Though the film had its debut on June 15, the American Film Institute states that the film was released in October. This conflicts with a claim from the Paris Theater in Denver, Colorado, found in the September 29 issue of Motography, where the film was said to be popular. The Paris Theater would also run into legal troubles over the films showing, a fact reported in the edition of October 6 of Motography. Newspaper accounts for a late October run begin in the San Francisco Chronicle with the Portola Theater debuting the film, originally for one week, starting on October 28, 1917. The film was popular enough to run a second week at the Portola. The film would be part of the vaudeville show at the Wigwam for four days starting on November 14. The film was suggested for mature audiences by the Portola Theater and the Wigwam Theater, both did not allow children under the age of 16 to enter.

==Reception==
George N. Shorey's review of the initial seven reel Broadway release declared it another masterpiece of Mack's writing and notes that the film would be the best example to go before the courts to argue for "free speech" in films. Shorey notes that the propaganda film "is bold, clear, tremendous in the force of its convincing showing that to drive the scarlet woman from a restricted district into the hotels and apartment houses of a city is a worse crime than it seeks to cure." The only complaint was found that it "does not sufficiently misrepresent the ease and luxury of the underworld. It shows a scarlet woman who finds the "easiest way" truly easy. She does not die, nor even suffer. The intended moral of the picture, that once abandoned to that life a woman finds it to her taste to remain in it and cannot be "reformed", necessarily does include the above corollary to that proposition." The San Francisco Chronicle wrote that the film "deals with a question that has perplexed the sages from the beginning of time and it traverses life's scroll, writing with thought and deed certain actions of everyday application. There are tense dramatic scenes, and above all there is the question that must be faced, "Who's Your Neighbor?""
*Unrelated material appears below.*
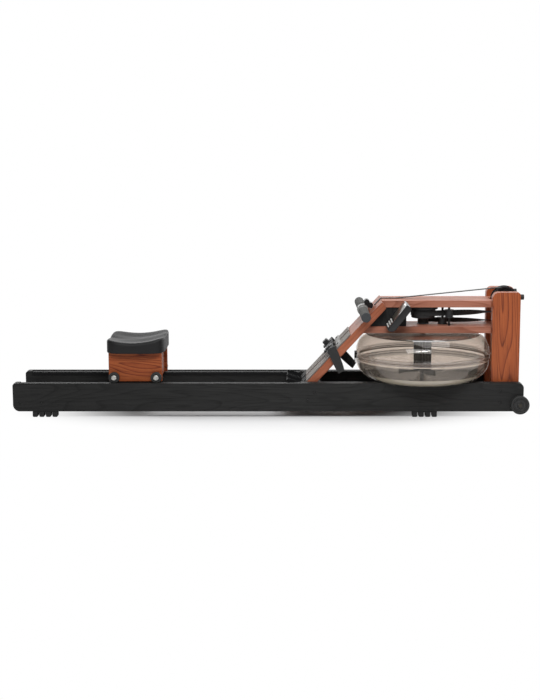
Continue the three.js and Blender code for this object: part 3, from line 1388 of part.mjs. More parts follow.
piece(handle, "handle_bar", turnedY(barProfile, ROUND_SIDES), sleevePlastic);
handleGrip("right_grip", -1);
handleGrip("left_grip", 1);

function strapClip() {
  const ring = SLEEVE_RADIUS + CLIP_WALL;
  const half = CLIP_WIDTH / 2;
  const lobeN = CLIP_LOBE_SPREAD / 2;
  const neck = rectangle(0, CLIP_REACH, -CLIP_LOBE_RADIUS, CLIP_LOBE_RADIUS);
  const disc = (radius, s, n) => turnedY(rod(radius, -half, half), ROUND_SIDES, s, 0, n);
  const hole = (radius, s, n) => turnedY(rod(radius, -half - OVERRUN, half + OVERRUN), ROUND_SIDES, s, 0, n);
  return disc(ring, 0, 0)
    .add(prismY(neck, -half, half))
    .add(disc(CLIP_LOBE_RADIUS, CLIP_REACH, lobeN))
    .add(disc(CLIP_LOBE_RADIUS, CLIP_REACH, -lobeN))
    .subtract(hole(CLIP_EYE_RADIUS, CLIP_REACH, lobeN))
    .subtract(hole(SLEEVE_RADIUS + GAP, 0, 0));
}
piece(handle, "strap_clip", strapClip(), blackPlastic);

// Monitor case on its arm, beside the deck boards
const monitorOuter = -DECK_HALF - MONITOR_SIDE_GAP;
const armFoot = -fillerHalf - GAP;
const armProfile = [
  [0, armFoot],
  [ARM_FOOT_RADIUS, armFoot],
  [ARM_FOOT_RADIUS, armFoot - ARM_FOOT_THICKNESS],
  [MONITOR_AXLE_RADIUS, armFoot - ARM_FOOT_THICKNESS],
  [MONITOR_AXLE_RADIUS, monitorOuter - MONITOR_AXLE_DEPTH],
  [0, monitorOuter - MONITOR_AXLE_DEPTH],
];
piece(machine, "monitor_arm", turnedY(armProfile, ROUND_SIDES, MONITOR_X, 0, MONITOR_Z), blackPlastic);
const monitor = new THREE.Group();
monitor.position.set(MONITOR_X, 0, MONITOR_Z);
monitor.rotation.y = -MONITOR_TILT;
machine.add(monitor);

function monitorCase() {
  const half = MONITOR_LENGTH / 2;
  const thick = MONITOR_THICKNESS / 2;
  const shape = outline([
    [-half, -thick, MONITOR_END_RADIUS],
    [half, -thick, MONITOR_END_RADIUS],
    [half, thick, MONITOR_TOP_RADIUS],
    [-half, thick, MONITOR_TOP_RADIUS],
  ]);
  const far = monitorOuter - MONITOR_WIDTH;
  const boreEnd = monitorOuter - MONITOR_AXLE_DEPTH - RUNNING_GAP;
  const bore = rod(MONITOR_AXLE_RADIUS + RUNNING_GAP, boreEnd, monitorOuter + OVERRUN);
  const screen = block(
    -half + MONITOR_SCREEN_MARGIN,
    half - MONITOR_SCREEN_MARGIN,
    far + MONITOR_SCREEN_MARGIN,
    monitorOuter - MONITOR_SCREEN_MARGIN,
    thick - MONITOR_SCREEN_DEPTH,
    thick + OVERRUN,
  );
  return prismY(shape, far, monitorOuter).subtract(screen).subtract(turnedY(bore, SMALL_SIDES));
}
piece(monitor, "monitor_case", monitorCase(), blackPlastic);

// Seat box: two side boards and two end boards set in from their ends
function seatBox() {
  const half = SEAT_BOX_LENGTH / 2;
  const inner = SEAT_BOX_HALF - SEAT_BOARD_THICKNESS;
  const endOut = half - SEAT_END_INSET;
  const endIn = endOut - SEAT_BOARD_THICKNESS;
  let box = block(-half, half, inner, SEAT_BOX_HALF, SEAT_BOX_BOTTOM, SEAT_BOX_TOP)
    .add(block(-half, half, -SEAT_BOX_HALF, -inner, SEAT_BOX_BOTTOM, SEAT_BOX_TOP))
    .add(block(endIn, endOut, -inner, inner, SEAT_BOX_BOTTOM, SEAT_BOX_TOP))
    .add(block(-endOut, -endIn, -inner, inner, SEAT_BOX_BOTTOM, SEAT_BOX_TOP));
  const bore = rod(SEAT_AXLE_RADIUS + GAP, -SEAT_BOX_HALF - OVERRUN, SEAT_BOX_HALF + OVERRUN);
  for (const end of [-1, 1]) {
    box = box.subtract(turnedY(bore, SMALL_SIDES, (end * SEAT_WHEEL_BASE) / 2, 0, SEAT_WHEEL_Z));
  }
  return box.translate([SEAT_X, 0, 0]);
}
piece(machine, "seat_box", seatBox(), stainedWood);

const wheelInner = SEAT_BOX_HALF + SEAT_WHEEL_SIDE_GAP;
const wheelOuter = wheelInner + SEAT_WHEEL_WIDTH;
const seatWheelProfile = [
  [SEAT_AXLE_RADIUS + RUNNING_GAP, wheelInner],
  [SEAT_WHEEL_RADIUS - SEAT_WHEEL_ROUND, wheelInner],
  [SEAT_WHEEL_RADIUS, wheelInner + SEAT_WHEEL_ROUND],
  [SEAT_WHEEL_RADIUS, wheelOuter - SEAT_WHEEL_ROUND],
  [SEAT_WHEEL_RADIUS - SEAT_WHEEL_ROUND, wheelOuter],
  [SEAT_AXLE_RADIUS + RUNNING_GAP, wheelOuter],
  [SEAT_AXLE_RADIUS + RUNNING_GAP, wheelInner],
];
const axleHead = wheelOuter + RUNNING_GAP;
const seatAxleProfile = [
  [0, -axleHead - SEAT_AXLE_HEAD_HEIGHT],
  [SEAT_AXLE_HEAD_RADIUS, -axleHead - SEAT_AXLE_HEAD_HEIGHT],
  [SEAT_AXLE_HEAD_RADIUS, -axleHead],
  [SEAT_AXLE_RADIUS, -axleHead],
  [SEAT_AXLE_RADIUS, axleHead],
  [SEAT_AXLE_HEAD_RADIUS, axleHead],
  [SEAT_AXLE_HEAD_RADIUS, axleHead + SEAT_AXLE_HEAD_HEIGHT],
  [0, axleHead + SEAT_AXLE_HEAD_HEIGHT],
];
for (const [end, along] of [
  ["rear", -1],
  ["front", 1],
]) {
  const x = SEAT_X + (along * SEAT_WHEEL_BASE) / 2;
  piece(machine, end + "_seat_axle", turnedY(seatAxleProfile, SMALL_SIDES, x, 0, SEAT_WHEEL_Z), steel);
  for (const [name, side] of [
    ["right", -1],
    ["left", 1],
  ]) {
    const profile = seatWheelProfile.map(([r, h]) => [r, side * h]);
    const wheel = turnedY(profile, WHEEL_SIDES, x, 0, SEAT_WHEEL_Z);
    piece(machine, `${end}_${name}_seat_wheel`, wheel, rubber);
  }
}

// Seat pad: a saddle with two shallow hollows and a raised front edge, round at its rim.
function padHeight(x, y) {
  const along = x / (PAD_LENGTH / 2);
  const saddle = PAD_SADDLE * along ** 2 + PAD_TILT * along;
  const hollow = (centre) => Math.exp(-(((y - centre) / PAD_HOLLOW_SPREAD) ** 2) - (x / PAD_LENGTH) ** 2);
  return saddle - PAD_HOLLOW * (hollow(PAD_HOLLOW_PLACE) + hollow(-PAD_HOLLOW_PLACE));
}

function seatPad() {
  const bottom = SEAT_BOX_TOP + GAP;
  const rim = bottom + PAD_MIDDLE_HEIGHT;
  const ring = (inset, height) =>
    Array.from({ length: PAD_POINTS }, (_, k) => {
      const angle = (2 * Math.PI * (k + 1 / 2)) / PAD_POINTS;
      const c = Math.cos(angle);
      const s = Math.sin(angle);
      const reach = (Math.abs(c) ** PAD_CORNER_POWER + Math.abs(s) ** PAD_CORNER_POWER) ** (-1 / PAD_CORNER_POWER);
      const x = (PAD_LENGTH / 2 - inset) * c * reach;
      const y = (PAD_WIDTH / 2 - inset) * s * reach;
      return new THREE.Vector3(x, y, height(x, y));
    });
  const top = (x, y) => rim + padHeight(x, y);
  const rings = [
    ring(PAD_BASE_ROUND, () => bottom),
    ring(0, () => bottom + PAD_BASE_ROUND),
  ];
  for (let i = 1; i <= PAD_RIM_RINGS; i++) {
    const angle = (quarter * i) / PAD_RIM_RINGS;
    const inset = PAD_EDGE_ROUND * (1 - Math.cos(angle));
    rings.push(ring(inset, (x, y) => top(x, y) - PAD_EDGE_ROUND * (1 - Math.sin(angle))));
  }
  const span = PAD_LENGTH / 2 - PAD_EDGE_ROUND;
  for (let i = 1; i < PAD_TOP_RINGS; i++) {
    rings.push(ring(PAD_EDGE_ROUND + (span * i) / PAD_TOP_RINGS, top));
  }
  return skin(rings).translate([SEAT_X, 0, 0]);
}
piece(machine, "seat_pad", seatPad(), padFoam);

export default machine;
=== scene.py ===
import math

import bmesh
import bpy
import numpy as np
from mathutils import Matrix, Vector


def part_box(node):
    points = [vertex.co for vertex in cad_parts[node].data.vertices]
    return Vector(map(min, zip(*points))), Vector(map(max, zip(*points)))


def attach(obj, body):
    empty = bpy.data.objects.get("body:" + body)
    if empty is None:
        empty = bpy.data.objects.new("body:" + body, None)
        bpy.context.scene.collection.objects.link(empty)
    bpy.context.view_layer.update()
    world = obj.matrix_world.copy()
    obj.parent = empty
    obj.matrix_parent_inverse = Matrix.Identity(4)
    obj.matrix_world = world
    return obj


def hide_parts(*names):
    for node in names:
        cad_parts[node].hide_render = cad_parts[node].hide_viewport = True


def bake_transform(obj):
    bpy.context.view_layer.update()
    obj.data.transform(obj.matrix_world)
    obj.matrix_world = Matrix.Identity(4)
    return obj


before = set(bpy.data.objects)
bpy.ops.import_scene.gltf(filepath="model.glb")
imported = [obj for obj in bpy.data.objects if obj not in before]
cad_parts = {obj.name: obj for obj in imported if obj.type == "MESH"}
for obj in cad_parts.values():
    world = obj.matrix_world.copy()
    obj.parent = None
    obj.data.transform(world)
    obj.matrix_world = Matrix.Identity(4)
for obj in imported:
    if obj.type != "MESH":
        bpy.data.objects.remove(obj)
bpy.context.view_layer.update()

# Rails: two long boards of black-stained open-grained hardwood on edge, with their edges eased.
# They carry everything else; a plank joins them at the seat end, another carries the tank,
# and a third, tilted, carries the footboard.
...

The film was declared to be the "most satisfactory picture Denver has had in many months" by the Paris Theater in the September 29 issue of Motography. Though the edition of October 6 of Motography noted that W. A. Roderick and F. O. Brown, officers of Paris Theater Company were charged for showing the film which violated a city ordinance on "immoral pictures". The men rejected that claim, citing that it was not immoral, but was rejected by the censorship board because it was a propaganda film and not on the film's morality. The city had threatened to file charges and prosecute them for each exhibition of the film.
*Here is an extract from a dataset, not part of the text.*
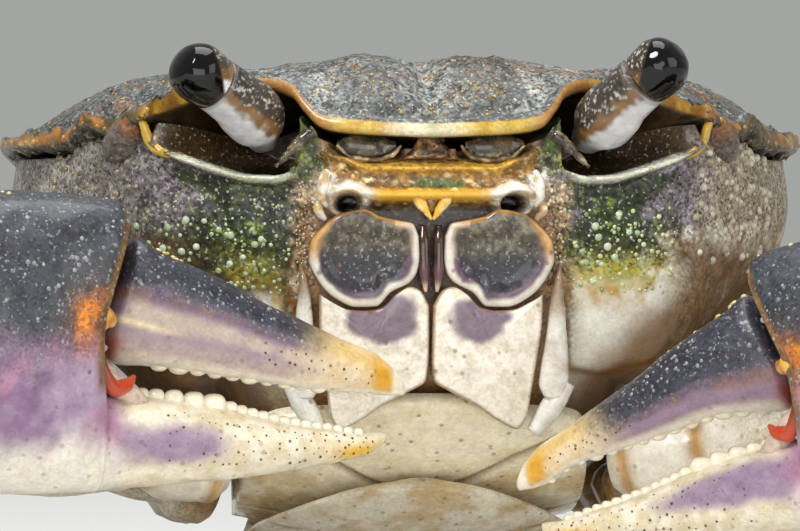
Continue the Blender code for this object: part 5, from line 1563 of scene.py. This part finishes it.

Ben H. Grimm's review in The Moving Picture World was completely negative and described it as "one of the most insidious, moral-destroying pictures ever produced. It will lower to the level of a bawdy house any theater in which it is shown. It reeks of a filthy sex element that struts across the screen in the sheep's clothing of alleged propaganda advocating the segregation of vice." Grimm highlights how the film's prostitute sells herself and finds not ill, but instead gets worldly gains. Grimm also notes that the production is based on the premise that a prostitute is a prostitute by choice, does not want reform and infers that she can not be reformed. Grimm's review stated that the great production was even more detrimental with a metaphor that stated a well-dressed criminal was less likely to be suspected than a poorly dressed criminal.

The film is believed to be lost.

==Notes==
Kear states that film was five reels instead of seven, but an index and listings for the film lists Who's Your Neighbor? as having seven reels even after its revision and approval by the National Board of Review. This claim is also asserted by the American Film Institute.